--- Start MATERIAL ---

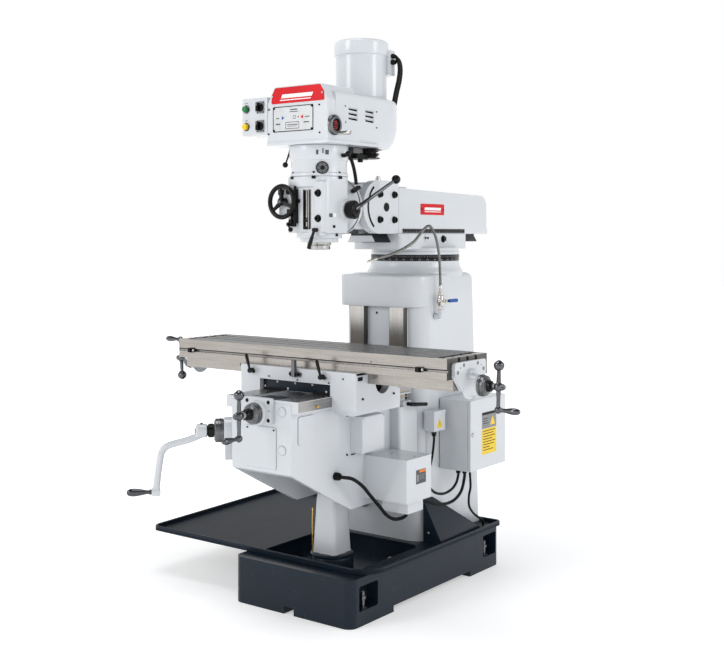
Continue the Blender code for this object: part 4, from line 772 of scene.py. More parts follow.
def make_head_casting():
    """The quill head with its depth stop, scale and feed fittings."""
    high = 1.8562
    core = slab(rect((-0.112, 0.112), (-0.398, -0.23), 0.026), 1.612, high)
    flange = turned([(0.088, 0.09), (0.098, 0.066), (0.112, 0.04), (0.12, 0.028), (0.1245, 0.022),
        (0.1245, 0.0)], (0, HEAD_FACE_Y, TILT_Z), -Y, 80)
    sleeve = turned([(0.07, 0.27), (0.083, 0.06), (0.083, 0.02), (0.083, 0.0)], (0, SPINDLE_Y, 1.572), Z,
        64)
    foot = turned([(0.088, 0.052), (0.099, 0.04), (0.099, 0.018)], (0, SPINDLE_Y, 1.572), Z, 64)
    top = turned([(0.1225, 0.016), (0.1245, 0.013), (0.1245, 0.0), (0.112, -0.03)],
        (0, SPINDLE_Y, high - 0.0159), Z, 80)
    gearbox = slab(rect((-0.155, -0.07), (-0.402, -0.29), 0.014), 1.69, 1.806)
    rib = slab(rect((0.052, 0.108), (-0.412, -0.37), 0.012), 1.616, 1.832)
    boss = turned([(0.044, 0.07), (0.046, 0.068), (0.05, 0.0)], (0.05, PINION_Y, PINION_Z), X, 48)
    lug = slab(rect((0.05, 0.096), (-0.4105, -0.37), 0.01), 1.6, 1.64)
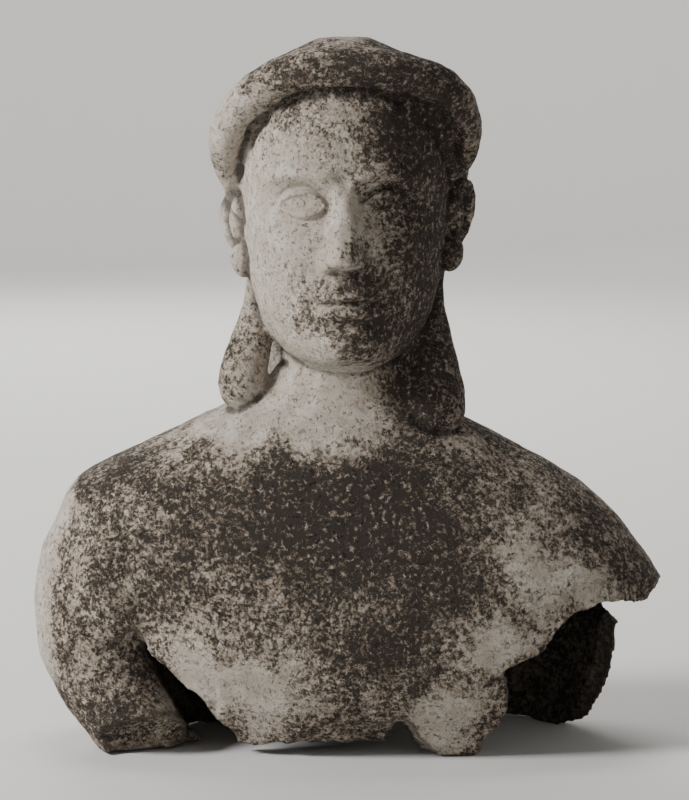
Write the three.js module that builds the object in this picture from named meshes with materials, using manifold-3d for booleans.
// An ancient terracotta bust: the broken-off upper part of a hollow clay figure.
// The body is an open shell of clay with ragged lower edges, the arm stump, neck and head are solid,
// and the hair roll, ears and locks are rolls of clay pressed on before firing.
// Millimetres. +X is the viewer's right, -Y faces the viewer, +Z is up, and the breaks rest on Z = 0.

import * as THREE from 'three';
import { mergeVertices } from 'three/addons/utils/BufferGeometryUtils.js';
import Module from 'manifold-3d';

const wasm = await Module();
wasm.setup();

// Driving dimensions
const shoulderWidth = 263;
const bodyDepth = 114;
const neckTop = 168; // height at which the neck has gone into the head
const wall = 7; // thickness of the clay shell
const chinHeight = 163; // height of the chin above the ground
const headHeight = 130; // chin to crown
const clay = 0xb5a692;

const halfWidth = shoulderWidth / 2;
const halfDepth = bodyDepth / 2;

const { clamp, lerp, smoothstep } = THREE.MathUtils;
const bell = (...offsets) => Math.exp(-offsets.reduce((sum, offset) => sum + offset * offset, 0));

// A smooth repeatable noise from -1 to 1, for everything that is broken or pressed by hand.
function lattice(i, j, k) {
  const s = Math.sin(i * 127.1 + j * 311.7 + k * 74.7) * 43758.5453;
  return 2 * (s - Math.floor(s)) - 1;
}

function noise(x, y, z) {
  const [i, j, k] = [x, y, z].map(Math.floor);
  const [u, v, w] = [x - i, y - j, z - k].map((t) => t * t * (3 - 2 * t));
  const alongX = (dj, dk) => lerp(lattice(i, j + dj, k + dk), lattice(i + 1, j + dj, k + dk), u);
  return lerp(lerp(alongX(0, 0), alongX(1, 0), v), lerp(alongX(0, 1), alongX(1, 1), v), w);
}

// Reads a table of stations, whose first column is a height, at any height.
function profile(stations) {
  const columns = stations[0].length - 1;
  const heights = stations.map((row) => row[0]);
  const curve = new THREE.CubicInterpolant(heights, stations.flatMap((row) => row.slice(1)), columns);
  const [lowest, highest] = [heights[0], heights[heights.length - 1]];
  return (height) => [...curve.evaluate(clamp(height, lowest, highest))];
}

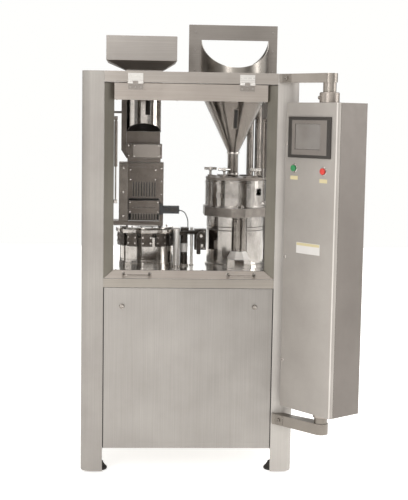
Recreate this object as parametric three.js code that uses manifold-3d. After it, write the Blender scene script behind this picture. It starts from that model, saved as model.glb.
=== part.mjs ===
// Automatic capsule filling machine, in millimetres.
// Machine frame while building: X to the right, Y into the depth from the front face, Z up from the floor.
// The exported group is then moved so that its origin is the bottom centre of the whole machine.
import * as THREE from 'three';
import { mergeVertices } from 'three/addons/utils/BufferGeometryUtils.js';
import { ConvexGeometry } from 'three/addons/geometries/ConvexGeometry.js';
import Module from 'manifold-3d';

const wasm = await Module();
wasm.setup();

// ---- Driving dimensions ----
const GAP = 0.3;

const FRAME_WIDTH = 930;
const FRAME_DEPTH = 830;
const FRAME_TOP = 1747;
const HALF = FRAME_WIDTH / 2;
const POST_WIDTH = 96;
const POST_RADIUS = 50;
const POST_WALL = 4;
const POST_BOTTOM = 8;
const BAY = HALF - POST_WIDTH - 0.4;

const SKIRT_BOTTOM = 112;
const RAIL_BOTTOM = 823;
const RAIL_TOP = 861;
const TABLE_TOP = 866;
const ON_TABLE = TABLE_TOP + GAP;
const BEAM_BOTTOM = 1700.3;
const BEAM_DEPTH = 40;

const FOOT_INSET_X = 76;
const FOOT_INSET_Y = 75;

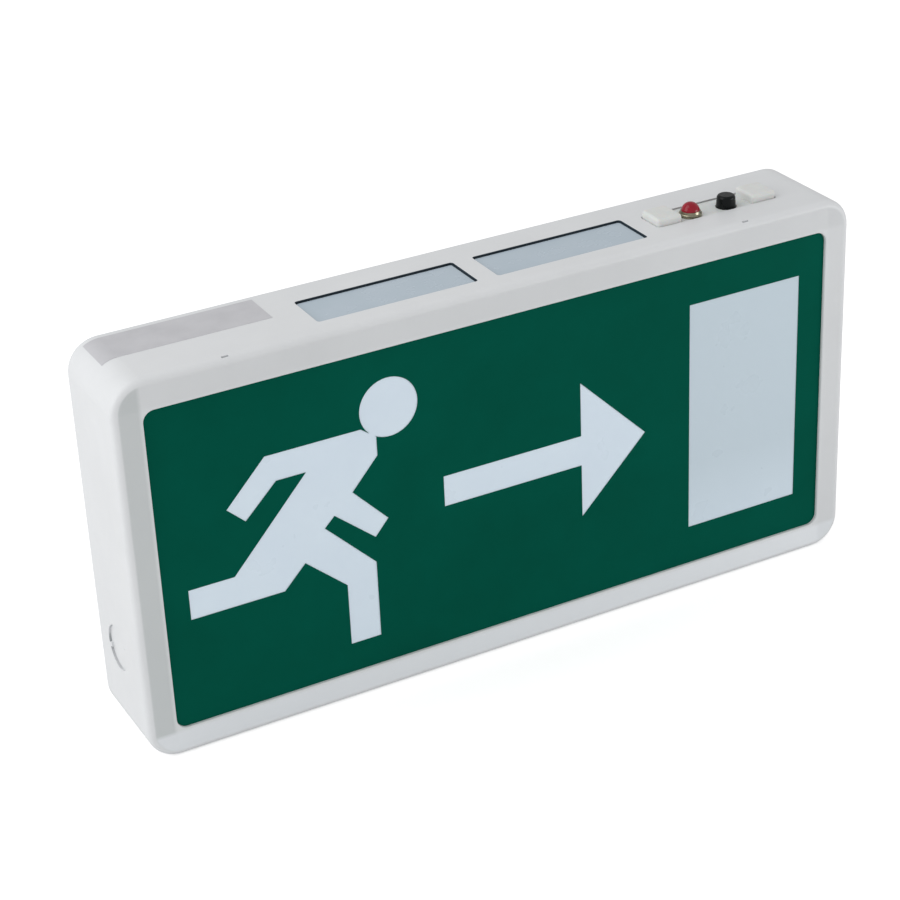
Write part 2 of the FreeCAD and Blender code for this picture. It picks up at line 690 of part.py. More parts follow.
def cut_nib_ways(body):
    """Lead-in grooves and deeper seats in the top and bottom walls for the tray's snap nibs."""
    width = s.NibWidth + s.NibClearance * 2
    shallow = s.NibBite + s.NibClearance
    length = s.TrayUpstand + s.NibClearance
    for side in (-1, 1):
        left = s.NibSpacing * (side / 2) - width / 2
        tag = "left" if side < 0 else "right"
        box(body, "top_way_" + tag, (left, back - length, ceiling), (width, length, shallow), cut=True)
        box(body, "bottom_way_" + tag, (left, back - length, s.CoverWall - shallow),
            (width, length, shallow), cut=True)


def cut_notches(body):
    """Two small slots over the legend panel, in the top face near the front."""
    notches = new_sketch(body, "notches", "XY_Plane", top)
    for side in (-1, 1):
        middle = windows_middle + (opening_right - s.NotchInset) * side
        rectangle(notches, middle - s.NotchLength / 2, front + s.NotchFromFront - s.NotchWidth / 2,
                  s.NotchLength, s.NotchWidth)
    pocket(body, notches, s.NotchDepth)


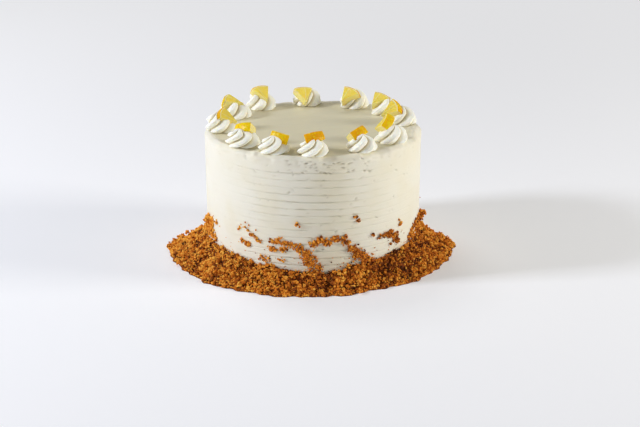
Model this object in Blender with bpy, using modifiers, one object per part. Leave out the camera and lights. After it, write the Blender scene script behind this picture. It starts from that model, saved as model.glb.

--- End MATERIAL ---

▶ **WORK REQUIRED**
Report the number of lines in the listing that include the string "object"; give nothing but the number.

▶ **TASK RESPONSE**
4